Reputation: 379
So I am trying to scrape headlines from here. For all the 10 years.
years
is a list here that contains
/resources/archive/us/2007.html
/resources/archive/us/2008.html
/resources/archive/us/2009.html
/resources/archive/us/2010.html
/resources/archive/us/2011.html
/resources/archive/us/2012.html
/resources/archive/us/2013.html
/resources/archive/us/2014.html
/resources/archive/us/2015.html
/resources/archive/us/2016.html
So what my code does here, is it opens each year page, collects all date links and then opens each individually and takes all the .text
and adds each headline and corresponding date as a row to the dataframe headlines
headlines = pd.DataFrame(columns=["date", "headline"])
for y in years:
yurl = "http://www.reuters.com"+str(y)
response=requests.get(yurl,headers = { 'User-Agent': 'Mozilla/5.0 (Windows NT 6.1) AppleWebKit/537.36 (KHTML, like Gecko) Chrome/41.0.2228.0 Safari/537.36', })

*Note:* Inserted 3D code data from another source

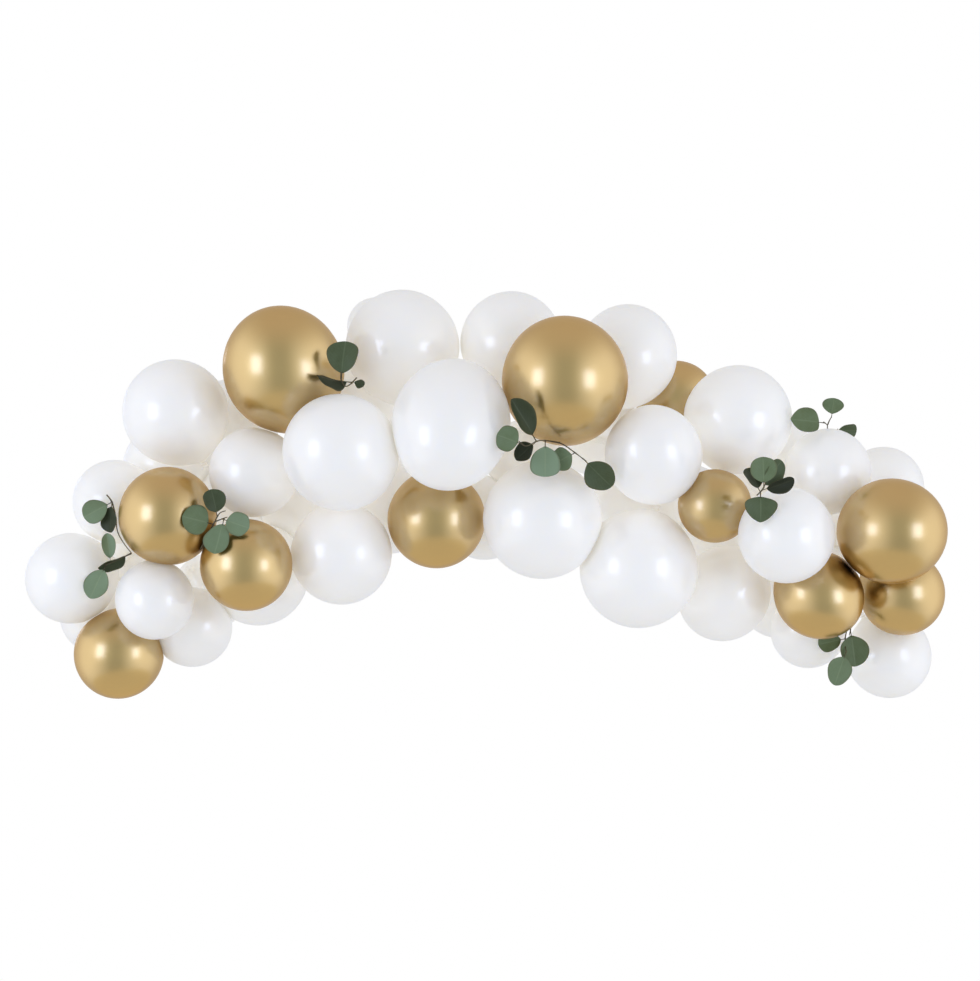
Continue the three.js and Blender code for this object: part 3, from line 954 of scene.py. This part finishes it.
def leaf_finish(material, dark, middle, light, gloss):
    material.use_nodes = True
    tree = material.node_tree
    shader = tree.nodes["Principled BSDF"]
    chart = add(tree, "SeparateXYZ", {"Vector": add(tree, "UVMap", uv_map="UVMap").outputs[0]})
    aside = add(tree, "Math", {0: chart.outputs["X"], 1: 0.5}, operation="SUBTRACT").outputs[0]
    aside = add(tree, "Math", {0: aside}, operation="ABSOLUTE").outputs[0]
    place = add(tree, "TexCoord").outputs["Object"]
    lines = vein_lines(tree, place, aside, chart.outputs["Y"])
    # A leaf's tone is partly its own colour and partly painted shade; a leaf in shadow gets
    # the dark tone.
    tone_and_shade = attribute(tree, "tone_and_shade")
    tone = mix(tree, spread(tree, tone_and_shade, 0, 0.5, 0, 1), dark, middle)
    tone = mix(tree, spread(tree, tone_and_shade, 0.5, 1, 0, 1), tone, light)
    bloom = spread(tree, noise(tree, place, 55.0, 4.0, 0.6), 0.35, 0.7, 0, BLOOM)
    tone = mix(tree, times(tree, bloom, tone_and_shade), tone, light)
    tone = mix(tree, spread(tree, aside, RIM_FROM, 0.5, 0, 0.5), tone, RIM_COLOUR)
    shown = times(tree, lines, spread(tree, tone_and_shade, 0, 1, FAINT_VEINS, CLEAR_VEINS))
    tone = mix(tree, shown, tone, VEIN_COLOUR)
    dusty = spread(tree, bloom, 0, 0.3, gloss, gloss + BLOOM_DULLNESS)
    tree.links.new(tone, shader.inputs["Base Color"])
    tree.links.new(dusty, shader.inputs["Roughness"])
    tree.links.new(bump(tree, lines, VEIN_DEPTH, VEIN_RELIEF), shader.inputs["Normal"])
    finish(shader, {"Specular IOR Level": 0.25})


# The dark tones are partly painted shade, for leaves that lie in shadow.
UPPER_TONES = (
    colour(0.018, 0.024, 0.012), colour(0.125, 0.175, 0.085), colour(0.235, 0.33, 0.215),
)
UNDER_TONES = (
    colour(0.03, 0.038, 0.02), colour(0.15, 0.2, 0.115), colour(0.26, 0.35, 0.24),
)
UPPER_ROUGHNESS, UNDER_ROUGHNESS = 0.42, 0.6

leaf_finish(LEAF_SURFACES[0], *UPPER_TONES, UPPER_ROUGHNESS)
leaf_finish(LEAF_SURFACES[UNDER], *UNDER_TONES, UNDER_ROUGHNESS)
print("materials", LEAF_SURFACES[0].name, "and", LEAF_SURFACES[UNDER].name)

# %% Bark
BARK_DARK, BARK_PALE = colour(0.045, 0.032, 0.02), colour(0.11, 0.095, 0.05)
STREAK_SCALE, BARK_SCALE, BARK_DEPTH = 30.0, 700.0, 0.0001

LEAF_SURFACES[STEM].use_nodes = True
tree = LEAF_SURFACES[STEM].node_tree
shader = tree.nodes["Principled BSDF"]
place = add(tree, "TexCoord").outputs["Object"]
streaks = spread(tree, noise(tree, place, STREAK_SCALE, 3.0), *CLOUDY, 0, 1)
tree.links.new(mix(tree, streaks, BARK_DARK, BARK_PALE), shader.inputs["Base Color"])
rough_bark = bump(tree, noise(tree, place, BARK_SCALE, 2.0), BARK_DEPTH)
tree.links.new(rough_bark, shader.inputs["Normal"])
finish(shader, {"Roughness": 0.6})
print("material", LEAF_SURFACES[STEM].name)

# %% Let the sprigs stand for their nodes
for node, piece in foliage.items():
    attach(piece, "root")
    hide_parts(node)
print("dressed", len(foliage), "sprigs")

# %% [markdown]
# ## The strip
#
# The balloons hang from a narrow strip of clear plastic, with a row of large and small
# holes that take the knots. It hardly shows, and the CAD node would do at a distance,
# but it has no holes. So one stretch with one large and one small hole is made flat,
# repeated along the strip's whole length, given its thickness, and then laid round the
# arch. A hole starts as one deleted point of the grid, and its edge is then pushed out
# to a circle.

# %% One stretch with its two holes
ARCH_RADIUS = 1.26
STRIP_WIDTH = 0.014
STRIP_THICKNESS = 0.0012
HOLES = ((-0.25, 0.0036), (0.25, 0.0022))
HOLE_REACH_ALONG, HOLE_REACH_ACROSS = 0.13, 0.26
STRETCHES = 40
strip_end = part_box("balloon_strip")[1].x
half_angle = math.asin(strip_end / (ARCH_RADIUS + STRIP_WIDTH / 2))
stretch = 2 * half_angle * ARCH_RADIUS / STRETCHES

bpy.ops.object.select_all(action="DESELECT")
bpy.ops.mesh.primitive_grid_add(x_subdivisions=8, y_subdivisions=4, size=1)
strip = bpy.context.object
strip.name = strip.data.name = "balloon_strip_clear"
edit()
for centre, _ in HOLES:
    select_where(strip, lambda place: math.hypot(place.x - centre, place.y) < NEAR)
    bpy.ops.mesh.delete(type="VERT")
bpy.ops.mesh.select_all(action="SELECT")
bpy.ops.transform.resize(value=(stretch, STRIP_WIDTH, 1), center_override=(0, 0, 0))
edit(False)
for vertex in strip.data.vertices:
    for centre, radius in HOLES:
        middle = Vector((centre * stretch, 0))
        offset = vertex.co.xy - middle
        near_x = abs(offset.x) < HOLE_REACH_ALONG * stretch
        near_y = abs(offset.y) < HOLE_REACH_ACROSS * STRIP_WIDTH
        if near_x and near_y:
            vertex.co.xy = middle + offset.normalized() * radius
print("one stretch is", round(stretch * 1000, 1), "mm long")

# %% Repeat it, thicken it and lay it round the arch
row = strip.modifiers.new("row", "ARRAY")
row.use_relative_offset = False
row.use_constant_offset = True
row.constant_offset_displace = (stretch, 0, 0)
row.count = STRETCHES
row.use_merge_vertices = True
row.merge_threshold = 1e-5
thick = strip.modifiers.new("thick", "SOLIDIFY")
thick.thickness = STRIP_THICKNESS
thick.offset = 0
work_on(strip)
bpy.ops.object.modifier_apply(modifier="row")
bpy.ops.object.modifier_apply(modifier="thick")
flat = np.array([vertex.co for vertex in strip.data.vertices])
angle = (flat[:, 0] - stretch * (STRETCHES - 1) / 2) / ARCH_RADIUS
radius = ARCH_RADIUS + flat[:, 1]
back = -flat[:, 2] - STRIP_THICKNESS / 2
laid = np.column_stack([radius * np.sin(angle), back, radius * np.cos(angle) - ARCH_RADIUS])
strip.data.vertices.foreach_set("co", laid.astype(np.float32).ravel())
edit()
bpy.ops.mesh.select_all(action="SELECT")
bpy.ops.mesh.normals_make_consistent(inside=False)
edit(False)
print("strip:", len(strip.data.polygons), "faces")

# %% [markdown]
# ## Clear plastic
#
# The strip is thin, soft plastic, clear but a little hazy. Glass would bend the light
# too much for something so thin, so its index is kept low, and the rest is plain
# transmission. A touch of haze and a fine ripple keep it from vanishing altogether.

# %% The strip's finish
PLASTIC_CLEAR, PLASTIC_HAZY = colour(0.99, 0.99, 0.98), colour(0.95, 0.96, 0.96)
HAZE_SCALE, RIPPLE_SCALE, RIPPLE_DEPTH = 60.0, 400.0, 0.00003

clear_plastic, tree, shader = start_material("clear_strip_plastic")
place = add(tree, "TexCoord").outputs["Object"]
haze = spread(tree, noise(tree, place, HAZE_SCALE, 3.0), *WAVERING, 0, 1)
ripples = bump(tree, noise(tree, place, RIPPLE_SCALE, 2.0), RIPPLE_DEPTH)
tree.links.new(mix(tree, haze, PLASTIC_CLEAR, PLASTIC_HAZY), shader.inputs["Base Color"])
tree.links.new(ripples, shader.inputs["Normal"])
finish(shader, {"Roughness": 0.08, "IOR": 1.2, "Transmission Weight": 1.0})
strip.data.materials.append(clear_plastic)
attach(strip, "root")
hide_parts("balloon_strip")
print("material", clear_plastic.name)

# %% [markdown]
# ## The camera
#
# The garland hangs at eye level and is seen straight on. A short lens close by would
# make the front balloons bulge, so a long lens stands five metres away.

# %% Camera
CAMERA_DISTANCE = 5.0
CAMERA_HEIGHT = -0.1313
LENS = 84.6

camera_data = bpy.data.cameras.new("camera")
camera_data.lens = LENS
camera_data.sensor_width = 36.0
camera = bpy.data.objects.new("camera", camera_data)
camera.location = (0, -CAMERA_DISTANCE, CAMERA_HEIGHT)
camera.rotation_euler = (math.radians(90), 0, 0)
bpy.context.scene.collection.objects.link(camera)
bpy.context.scene.camera = camera
print("camera at", tuple(camera.location))

# %% [markdown]
# ## The studio
#
# Two large softboxes stand in front, left and right, and put one soft square highlight
# each on every balloon, and a weak strip light stands behind. Round lamps would be
# simpler, but the highlights would be round and hard.

# %% Softboxes: place, size and power of each
SOFTBOXES = {
    "softbox_left": ((-2.75, -2.45, 0.05), (1.25, 1.6), 14.5),
    "softbox_right": ((2.6, -2.65, -0.15), (1.25, 1.6), 14.0),
    "strip_light_rear": ((-2.3, 2.4, 0.15), (0.25, 1.1), 2.0),
}
AIM = (0, 0, -0.13)
COOL_WHITE = (0.83, 0.985, 1.4)


def stand_light(light_data, location, target):
    light = bpy.data.objects.new(light_data.name, light_data)
    light.location = location
    way = Vector(target) - light.location
    light.rotation_euler = way.to_track_quat("-Z", "Y").to_euler()
    bpy.context.scene.collection.objects.link(light)
    return light


for name, (location, size, power) in SOFTBOXES.items():
    light_data = bpy.data.lights.new(name, "AREA")
    light_data.shape = "RECTANGLE"
    light_data.size, light_data.size_y = size
    light_data.energy = power
    light_data.color = COOL_WHITE
    stand_light(light_data, location, AIM)
print(len(SOFTBOXES), "softboxes")

# %% [markdown]
# ## Two fill lights for the ends
#
# The softboxes reach the middle of a two-metre piece best, so its ends come out greyer.
# Stronger softboxes would burn out the middle, so a weak lamp is turned towards each
# end. A lamp would also put a third highlight on every balloon, so these two are hidden
# from reflections.

# %% End fills: place, target and power of each
END_FILLS = {
    "end_fill_left": ((-1.75, -1.9, -0.3), (-0.86, 0, -0.3), 12.0),
    "end_fill_right": ((1.75, -1.9, -0.4), (0.84, 0, -0.4), 13.0),
}
CONE = math.radians(50)
LAMP_RADIUS = 0.5

for name, (location, target, power) in END_FILLS.items():
    light_data = bpy.data.lights.new(name, "SPOT")
    light_data.energy = power
    light_data.spot_size = CONE
    light_data.spot_blend = 1.0
    light_data.shadow_soft_size = LAMP_RADIUS
    stand_light(light_data, location, target).visible_glossy = False
print(len(END_FILLS), "fill lights")

# %% [markdown]
# ## The pale room
#
# A plain white world would light the balloons well enough, but metal shows whatever is
# round it, and a gold balloon in a blank room looks flat. So the world is three things:
# a soft grey-white light for the skins, plain white behind the garland, and for
# reflections alone a room. That room is a little darker behind the camera, where people
# in dark clothes stand, bright at the sides and warm overhead.

# %% The room, the light and the backdrop
ROOM_FRONT, ROOM_SIDES = colour(0.59, 0.61, 0.525), colour(1.47, 1.44, 1.33)
ROOM_BACK, ROOM_TOP = colour(0.72, 0.7, 0.7), colour(0.83, 0.72, 0.58)
SOFT_LIGHT = colour(0.618, 0.622, 0.632)

world = bpy.data.worlds.new("studio")
bpy.context.scene.world = world
world.use_nodes = True
tree = world.node_tree
tree.nodes.clear()
direction = add(tree, "TexCoord").outputs["Generated"]
axes = add(tree, "SeparateXYZ", {"Vector": direction})
sideways = add(tree, "Math", {0: axes.outputs["X"]}, operation="ABSOLUTE").outputs[0]
room = mix(tree, spread(tree, sideways, 0.25, 0.85, 0, 1), ROOM_FRONT, ROOM_SIDES)
room = mix(tree, spread(tree, axes.outputs["Y"], 0.1, 0.9, 0, 1), room, ROOM_BACK)
room = mix(tree, spread(tree, axes.outputs["Z"], 0.4, 0.95, 0, 1), room, ROOM_TOP)
mirrored = add(tree, "Background", {"Color": room}).outputs[0]
soft = add(tree, "Background", {"Color": SOFT_LIGHT}).outputs[0]
backdrop = add(tree, "Background", {"Color": colour(1, 1, 1)}).outputs[0]
rays = add(tree, "LightPath").outputs
lit = add(tree, "MixShader", {0: rays["Is Glossy Ray"], 1: soft, 2: mirrored}).outputs[0]
shown = add(tree, "MixShader", {0: rays["Is Camera Ray"], 1: lit, 2: backdrop}).outputs[0]
add(tree, "OutputWorld", {"Surface": shown})
print("world", world.name)

# %% [markdown]
# ## The floor
#
# A hanging piece touches no table, so a round sheet of pale paper lies three metres
# below it, with no corners to show. In the gold it is seen as a warm glow from below,
# as a studio's floor under warm lamps is, and that is what gives gold its lighter belly.

# %% White paper, warm in reflections
FLOOR_DEPTH = -3.0
FLOOR_RADIUS = 3.3
FLOOR_SIDES = 96
PAPER, PAPER_PALE = colour(0.9, 0.9, 0.9), colour(0.93, 0.93, 0.92)
WARM_GLOW = colour(0.93, 0.83, 0.6)

bpy.ops.object.select_all(action="DESELECT")
bpy.ops.mesh.primitive_circle_add(
    vertices=FLOOR_SIDES, radius=FLOOR_RADIUS, fill_type="NGON", location=(0, 0, FLOOR_DEPTH)
)
floor = bpy.context.object
floor.name = "floor"
paper, tree, shader = start_material("white_paper")
grain = noise(tree, add(tree, "TexCoord").outputs["Object"], 40.0, 3.0)
tree.links.new(mix(tree, grain, PAPER, PAPER_PALE), shader.inputs["Base Color"])
finish(shader, {"Roughness": 0.9})
glossy = add(tree, "LightPath").outputs["Is Glossy Ray"]
warm = add(tree, "Emission", {"Color": WARM_GLOW, "Strength": 1.0}).outputs[0]
seen = add(tree, "MixShader", {0: glossy, 1: shader.outputs[0], 2: warm}).outputs[0]
tree.links.new(seen, tree.nodes["Material Output"].inputs["Surface"])
floor.data.materials.append(paper)
print("floor", FLOOR_DEPTH, "m")

# %% [markdown]
# ## Colour and bounces
#
# The plain Standard view keeps white latex white, where a filmic one would grey it. White
# balloons light each other many times over, so light may bounce six times off soft skin.

# %% View and bounces
scene = bpy.context.scene
scene.view_settings.view_transform = "Standard"
scene.cycles.diffuse_bounces = 6
scene.cycles.max_bounces = 12
print("view", scene.view_settings.view_transform, "and", scene.cycles.max_bounces, "bounces")
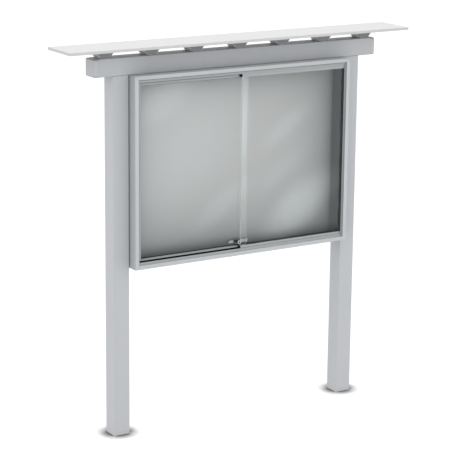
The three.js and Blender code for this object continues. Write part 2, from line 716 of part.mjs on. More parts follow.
function buildLock() {
  const front = behindFace(lockFrontDepth);
  const back = behindFace(lockBackDepth);
  const barFront = behindFace(barBackset);
  const x0 = lockCentreX - lockWidth / 2;
  const x1 = lockCentreX + lockWidth / 2;
  const z0 = barCentreZ - lockBottomDrop;
  const z1 = barCentreZ + lockTopRise;
  const barrelFront = front - barrelLength;

  // Pawl: a plate in front of the bar, moved down by the cam pin, with a foot under the teeth
  const plateBack = barFront - slotClearance - pawlGap * 2;
  const plateFront = plateBack - pawlThickness;
  const pawlTop = barCentreZ + pawlTopRise;
  const footTop = barBottomZ - pawlGap;
  const footBottom = footTop - pawlFootHeight;
  const footBack = barFront + barThickness;
  const halfPawl = pawlWidth / 2;
  const pin = camPinRadius + yokeClearance;
  const pawlX = [lockCentreX - halfPawl, lockCentreX + halfPawl];
  const plate = block(...pawlX, plateFront, plateBack, footBottom, pawlTop);
  const foot = block(...pawlX, plateFront, footBack, footBottom, footTop);
  const yoke = block(lockCentreX - pin - camPinThrow, lockCentreX + pin + camPinThrow,
    plateFront - cutOverrun, plateBack + cutOverrun, barCentreZ - pin, barCentreZ + pin);
  const pawl = plate.add(foot).subtract(yoke);
  addPiece('lock_pawl', pawl, zincSteel);

  // Housing, with its barrel, the slot for the bar and the chamber for the pawl
  const body = extrudeY(roundedRectangle(lockCentreX, (z0 + z1) / 2, lockWidth, z1 - z0, lockCornerRadius),
    front, back);
  const barrel = rodY(barrelRadius, lockCentreX, barrelFront + barrelLipLength / 2, plateFront - pawlGap * 2,
    barCentreZ, roundSides);
  const lip = rodY(barrelLipRadius, lockCentreX, barrelFront, barrelFront + barrelLipLength,
    barCentreZ, roundSides);
  const slot = block(x0 - cutOverrun, x1 + cutOverrun,
    barFront - slotClearance, barFront + barThickness + slotClearance,
    barBottomZ - slotClearance, barCentreZ + barWidth / 2 + slotClearance);
  const chamber = block(lockCentreX - halfPawl - pawlGap, lockCentreX + halfPawl + pawlGap,
    plateFront - pawlGap, plateBack + pawlGap, footBottom - camPinThrow - pawlGap, pawlTop + pawlGap);
  const footRoom = block(lockCentreX - halfPawl - pawlGap, lockCentreX + halfPawl + pawlGap,
    plateFront - pawlGap, footBack + pawlGap, footBottom - camPinThrow - pawlGap, barBottomZ);
  const plugHole = (plugRadius + plugClearance) * holeScale;
  const tailEnd = plateFront - pawlGap - plugTailGap;
  const bore = rodY(plugHole, lockCentreX, barrelFront - cutOverrun, plateFront, barCentreZ, roundSides);
  addPiece('lock_housing', joined([body, barrel, lip]).subtract(slot).subtract(chamber).subtract(footRoom)
    .subtract(bore), chromed);

  // Key plug with its keyway and the cam pin that works the pawl
  const plugFront = barrelFront + plugRecess;
  const plug = rodY(plugRadius, lockCentreX, plugFront, tailEnd, barCentreZ, roundSides);
  const pinRod = rodY(camPinRadius, lockCentreX + camPinThrow, tailEnd - camPinLength, tailEnd + camPinLength,
    barCentreZ);
  const keyway = block(lockCentreX - keywayWidth / 2, lockCentreX + keywayWidth / 2,
    plugFront - cutOverrun, plugFront + keywayDepth,
    barCentreZ - keywayHeight / 2, barCentreZ + keywayHeight / 2);
  addPiece('lock_plug', plug.add(pinRod).subtract(keyway), chromed);
}

buildPosts();
buildBeam();
buildCanopy();
buildCaseFrame();
buildCaseLinings();
buildCaseBack();
buildCaseFixings();
buildPane('front_pane', frontPaneDepth, 1, frontPaneLead, edgeSealWidth, blackPlastic, 'edge_seal');
buildPane('rear_pane', rearPaneDepth, -1, rearPaneLead, edgeProfileWidth, anodised, 'edge_profile');
buildRailEnds();
buildRatchetBar();
buildLock();

export default board;
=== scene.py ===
import json
import math

import bpy
import bmesh
from mathutils import Matrix, Vector


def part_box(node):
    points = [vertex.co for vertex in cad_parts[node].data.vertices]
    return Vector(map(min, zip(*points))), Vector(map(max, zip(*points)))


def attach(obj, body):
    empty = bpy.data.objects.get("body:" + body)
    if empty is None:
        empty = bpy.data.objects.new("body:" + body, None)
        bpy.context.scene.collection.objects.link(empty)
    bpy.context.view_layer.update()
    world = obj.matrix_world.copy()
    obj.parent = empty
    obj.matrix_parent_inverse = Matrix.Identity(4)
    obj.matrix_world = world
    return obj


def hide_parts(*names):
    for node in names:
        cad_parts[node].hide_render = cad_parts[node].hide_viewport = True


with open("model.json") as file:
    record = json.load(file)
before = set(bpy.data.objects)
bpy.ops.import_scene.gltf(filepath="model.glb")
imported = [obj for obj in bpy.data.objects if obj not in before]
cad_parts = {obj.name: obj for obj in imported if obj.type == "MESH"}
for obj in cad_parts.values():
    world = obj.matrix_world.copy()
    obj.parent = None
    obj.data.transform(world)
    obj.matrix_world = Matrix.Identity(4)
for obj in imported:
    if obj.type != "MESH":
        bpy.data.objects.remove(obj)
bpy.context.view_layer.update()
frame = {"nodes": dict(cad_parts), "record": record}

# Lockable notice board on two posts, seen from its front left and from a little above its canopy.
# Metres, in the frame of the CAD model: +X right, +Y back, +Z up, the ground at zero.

NODES = frame["nodes"]
BRACKETS = [name for name in NODES if name.startswith("canopy_bracket")]

# Camera, as fitted to the photograph
CAMERA_PLACE = Vector((-5.3192, -8.6078, 3.6533))
CAMERA_YAW = math.radians(31.42)
CAMERA_PITCH = math.radians(14.03)
CAMERA_ROLL = math.radians(0.58)
PHOTO_WIDTH_PX = 450
FOCAL_LENGTH_PX = 1806
SENSOR_MM = 36

# Studio
SKY_AT_HORIZON = 1.0
SKY_OVERHEAD = 1.22
SOFTBOX_PLACE = (-1.0, -1.5, 7.0)
SOFTBOX_SIZE = (6.0, 4.0)
SOFTBOX_WATTS = 40.0
WHITE = (1.0, 1.0, 1.0, 1.0)
UNLIT = (0.0, 0.0, 0.0, 1.0)

# Floor: the contact shadow and the glow are for the camera, the even glow is for reflections
FLOOR_HALF = 30.0
FLOOR_COLOUR = (0.6, 0.6, 0.6, 1.0)
FLOOR_GLOW = 0.45
FLOOR_REFLECTED = 0.86
CONTACT_REACH = 0.08
CONTACT_DARKNESS = 3.4
CONTACT_SAMPLES = 16

# Card that the glass mirrors: it brightens upwards between the two heights of its fade
CARD_LOW_LEFT = (0.0, -2.6, -0.2)
CARD_SIZE = (3.2, 2.1)
CARD_BASE = 1.15
CARD_TINT = (0.90, 0.97, 1.0, 1.0)
CARD_FADE = (0.25, 0.34)
CARD_FOOT_SHARE = 0.2
# Soft streaks on the card: middle across and up, half length, half width, tilt in degrees, strength
STREAKS = (
    (0.92, 1.41, 0.42, 0.19, 36, 0.8),
    (1.02, 1.02, 0.75, 0.50, 36, 0.42),
    (1.93, 1.12, 0.34, 0.11, 36, 0.6),
    (1.90, 0.80, 0.36, 0.11, 36, 0.4),
    (1.40, 0.58, 0.40, 0.12, 36, 0.6),
    (2.05, 0.49, 0.50, 0.23, 36, 1.75),
    (1.576, 1.25, 0.55, 0.055, 90, 0.6),
)
STREAK_RISE_SHARE = 0.8

# Display case, from the frame
CASE_LOW, CASE_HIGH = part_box("case_bottom_profile")[0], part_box("case_top_profile")[1]
CASE_MIDDLE_Z = (CASE_LOW[2] + CASE_HIGH[2]) / 2
CASE_HALF_X = CASE_HIGH[0]
CASE_HALF_Z = (CASE_HIGH[2] - CASE_LOW[2]) / 2
STEP_DEPTH = 0.0065
SKIN = 0.003

# Beam, from the frame
BEAM_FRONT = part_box("beam")[0][1]
BEAM_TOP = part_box("beam")[1][2]

# Clouds and grain: the span of the noise that is put to use
NOISE_SPAN = (0.3, 0.7)

# Soft edges: how well the rounded and the plain normal agree on a flat and on an edge, and how much
# paler a coat is painted along its edges as a painted highlight
EDGE_SAMPLES = 6
EDGE_AGREEMENT = (1.0, 0.75)
EDGE_HIGHLIGHT_GAIN = 1.08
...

bs= BeautifulSoup(response.content.decode('ascii', 'ignore'),'lxml')
days =[]
links = bs.findAll('h5')
for mon in links:
for day in mon.next_sibling.next_sibling:
days.append(day)
days = [e for e in days if str(e) not in ('\n')]
for ind in days:
hlday = ind['href']
date = re.findall('(?!\/)[0-9].+(?=\.)', hlday)[0]
date = date[4:6] + '-' + date[6:] + '-' + date[:4]
print(date.split('-')[2])
yurl = "http://www.reuters.com"+str(hlday)
response=requests.get(yurl,headers = { 'User-Agent': 'Mozilla/5.0 (Windows NT 6.1) AppleWebKit/537.36 (KHTML, like Gecko) Chrome/41.0.2228.0 Safari/537.36', })
if response.status_code == 404 or response.content == b'':
print('')
else:
bs= BeautifulSoup(response.content.decode('ascii', 'ignore'),'lxml')
lines = bs.findAll('div', {'class':'headlineMed'})
for h in lines:
headlines = headlines.append([{"date":date, "headline":h.text}], ignore_index = True)
It takes forever to run, so rather than running the for loop I just ran this for the year /resources/archive/us/2008.html
It's been 3 hours and its still running.
Since I am new to Python, I don't understand, what I am doing wrong, or how I can do this better.
Could it be that the pandas.append
is taking forever because it has to read and write a bigger dataframe each time its run?
Upvotes: 1
Views: 95
Reputation: 249133
You are using this anti-pattern:
headlines = pd.DataFrame()
for for y in years:
for ind in days:
headlines = headlines.append(blah)
Instead, do this:
headlines = []
for for y in years:
for ind in days:
headlines.append(pd.DataFrame(blah))
headlines = pd.concat(headlines)
A second potential problem is that you are making 3650 web requests. If I were operating a website like that, I'd build in throttling to slow down scrapers like yours. You may find it better to collect the raw data once, store it on your disk, then process it in a second pass. Then you don't incur the cost of 3650 web requests every time you need to debug your program.
Upvotes: 1